At Overland, we try our best to be good citizens of the world. We understand that what we do and how we live has a big impact on our community. I mean, we grow the vegetables for our lunches in our garden that is cultivated with water we harvest from our rain barrels.

Despite our best intentions, we occasionally miss the mark. Our most recent gut check came from our trash bins. Initially, we had three cans: TRASH, RECYCLABLES, & COMPOST. We noticed our TRASH bin was constantly overflowing. The RECYCLABLES bin was filled with food-soiled Styrofoam, coffee-soaked paper, and plastic take out containers. The COMPOST bin smell was pungent and had been decommissioned. The surrounding trash area was piled up with cardboard packaging.

Overland's initial trash system consisted of bins for trash, recycle, and compost.

Overland’s initial trash system consisted of bins for trash, recycle, and compost.

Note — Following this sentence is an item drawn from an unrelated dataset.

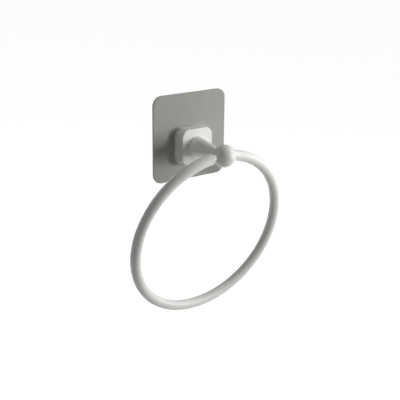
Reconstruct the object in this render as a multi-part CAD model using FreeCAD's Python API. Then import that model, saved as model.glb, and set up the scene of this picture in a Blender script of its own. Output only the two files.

The Sustainability Team decided it was time to investigate. We researched which items were recyclable and which were not according to the City of San Antonio’s Solid Waste Management department. We rolled up our sleeves and dove into the trash to track the items that were most abundant. After tracking the trash flow throughout the week, it was obvious that we had to rethink how we were processing our trash.

Compost Coffee Creamer

Reviewing previous compost discards, we found items that were not disposed of correctly, like this coffee creamer.

The TRASH bin was filled to the brim, daily, with items that were, in fact, recyclable. Many items that were placed in the RECYCLING bin were not recyclable or were so contaminated with food they could not be recycled. The COMPOST bin was too large for the actual amount of food waste it housed and could not be easily emptied in our outdoor composting bins. We were surprised by our own misunderstanding and misconceptions regarding recycling. Our trash needed an overhaul.

We made initial changes to the system and modified our signs to help educate everyone on recycling practices. We created a recycling poster (pictured below), for in-house purposes, containing information found on the official City of San Antonio RECYCLING ACCEPTED AND NOT ACCEPTED MATERIALS list and posted it in the firm.

City of San Antonio Recycling Materials List

We rededicated our large COMPOST bin to ALUMINUM CANS. Our intention was to sell the cans to an aluminum buyer and donate to charity. As part of our commitment to the American Institute of Architects 2030 Challenge, we track Overland’s annual carbon emissions from in-house processes. We did some preliminary calculations based on the number of annual aluminum can purchase to determine the dollars our collection would yield.  Over a years’ time, the estimated $36 per year in aluminum can sales did not justify the effort.  Instead, we decided we could recycle the cans by placing them amongst the other recyclables in our RECYCLE bin.

We ultimately decided a PAPER bin would be better than an ALUMINUM bin.  This would allow our paper waste from the kitchen such as newspapers, magazines, cardboard, and paper towel rolls to occupy its own dry space, away from the cans and bottles that had soda and water seeping out. A smaller, more manageable COMPOST bin was placed under the sink with a new label clearly identifying food waste that is compostable. A week into our new system, we decided a small PLASTIC bin was needed to collect plastic bags.

The final set up of our trash overhaul.

Overhauling our trash at Overland not only changed our trash system, it also sparked an unexpected amount of discussion surrounding process, mindfulness, consumerism, globalization, and industry. As we rolled out the new process, we were bombarded with questions on the recyclability of things ranging from paper envelopes with plastic windows and post-it notes to paper drink containers with plastic spouts and trace paper.

Tracking our waste lead to more in-depth research about recycling. Although we had a list to guide us and a trash system overhaul, we were still uncertain about certain practices and had many unanswered questions. We contacted the City of San Antonio’s recycling company, Recommunity, and arranged for a sit-down discussion and a tour of their facilities.

This was a huge learning process for the entire firm, the Sustainability Team included. Many people expressed that this effort has inspired them to reevaluate how they live and operate within their own homes.

We’ve started an intentional discovery. This has been a huge opportunity for us to learn and share our learning experience with all of you. We are constantly refining and improving. Every well-oiled machine needs calibrating. We needed a trash overhaul.

Learn more about our Recommunity tour in future posts.

  • Martha Durke

    I remember when, years ago, we had to collect our recyclables and drive it across town.
    San Antonio has come a long way and each individual’s commitment is so important!
    Thanks for leading this, Sandra!